The social brain – brain areas, mainly the prefrontal cortex and the limbic
system, that act together and help in smoothening social interactions – gets activated
in face-to-face interactions, due to receiving proper social cues in terms of
facial expressions and body language.
The
mirror neurons – neurons found in the social brain – are not able to function
properly during online communication, and thus, lead to improper communication.
The mirror neurons, in face-to-face interaction, get appropriate real-time
feedback in the form of social cues. It is these social cues that help the
mirror neurons to monitor individual’s and others responses, which enable
appropriate social interaction.
The
social cues being absent in online interaction make the mirror neurons unable
to function properly, leading inappropriate communication, which often involves
a lack of empathy. This lack of empathy, due to social cues being absent, causes
people to indulge in hostility and harassment on the internet, in the form of
cyber-trolling.
Apart
from the characteristics of online communication, personality can also be a
factor in cyber-trolling. For instance, the personality of passive aggressiveness
can be associated with cyber-trolling. Research suggests that passive
aggressive individuals thrive on the internet.
Passive
aggressiveness is a deliberate and indirect expression of anger. Such behavior
may usually be due to the fear of expressing anger directly. The relative obscurity
and social distance on the internet can work as a mask to express anger.
For
a person with passive aggressiveness, the internet becomes an appropriate
medium to express their anger. Knowing that inflammatory remarks and comments
on the internet are met with almost no consequences, such individuals easily become
involved in behaviors like cyber-trolling.
Besides
passive aggressiveness, sadism has also been found to be associated with
cyber-trolling. Sadism is deriving pleasure in inflicting pain on others. Recent
research suggests that internet trolls actually have sadistic tendencies. People
who are involved in cyber-trolling have a lot of fun in the distress of others.
They have no real purpose of expressing inflammatory remarks and causing
disturbance on online discussion forums or sending hateful tweets. They simply
like the idea of causing trouble to people on the internet.
This
can be clearly seen when people troll celebrities on Twitter. Many people just
get a high in sending extremely abusive and hurtful remarks at famous people. They
see it as exciting and fun. Even in online discussion forums, some people see
it as fun deviate from the main topic and hurl abuses for no reason. They very
well know that they cannot be harmed for hurling such remarks and thus, they do
so with pleasure.
Personality
being a factor in cyber-trolling seems to be a plausible explanation. There are
innumerable people who everyday interact on the internet. However, everyone
does not get involved in cyber-trolling. Many people, in fact, are very polite,
sensible, and intelligent on the internet. The characteristics of communication
on the internet combined with personality of individuals can be seen as the
possible causes of trolling on the internet.
Internet
usage has become an integral aspect of everyday life. With the increase in
internet usage, there has been an incessant rise in behaviors like cyber-trolling.
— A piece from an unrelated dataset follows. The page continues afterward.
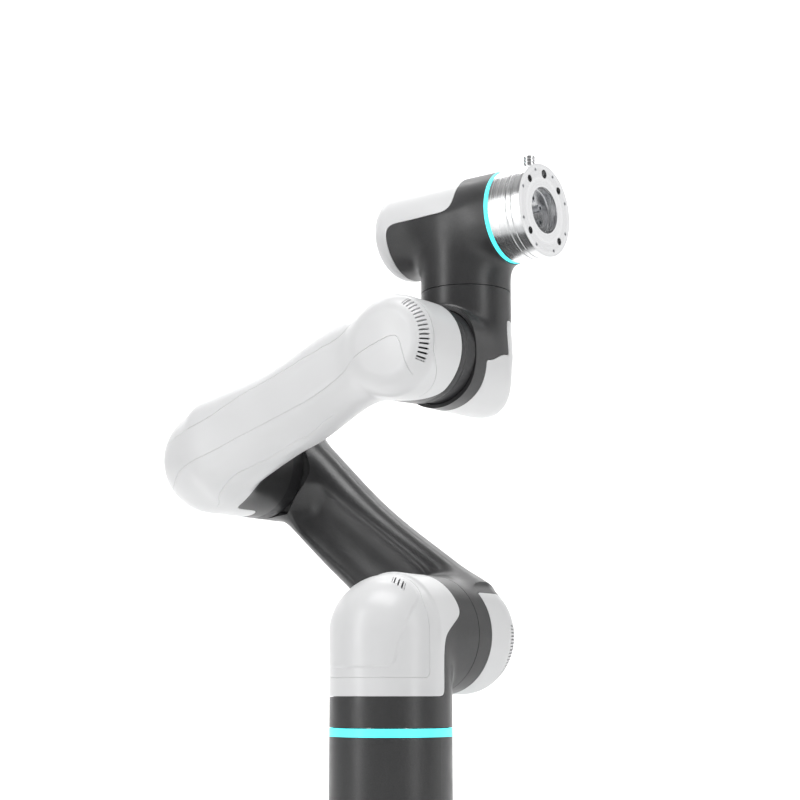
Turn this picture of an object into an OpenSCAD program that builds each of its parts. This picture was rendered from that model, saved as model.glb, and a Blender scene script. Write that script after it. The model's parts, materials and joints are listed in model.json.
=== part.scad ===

A reduced sense of public self-awareness and heightened private self-awareness
on the internet, cyberdishinibition, passive aggressiveness, and sadism can be
seen as the causes of cyber-trolling.
2 comments:
Quite frankly, I think it is poor that trolls are allowed to run amok online. There should be harsh and immediate consequences for that type of behavior.
It's strange that same thing can be a boon and and bane. Public self awareness and private self awareness can lead the person to speak out mind which they can't because of anxiety, shyness, low confidence or not being comfortable but at the same time it leads to trolls. But I guess that's why its wisely said that every coin has two sides. Will written and informative.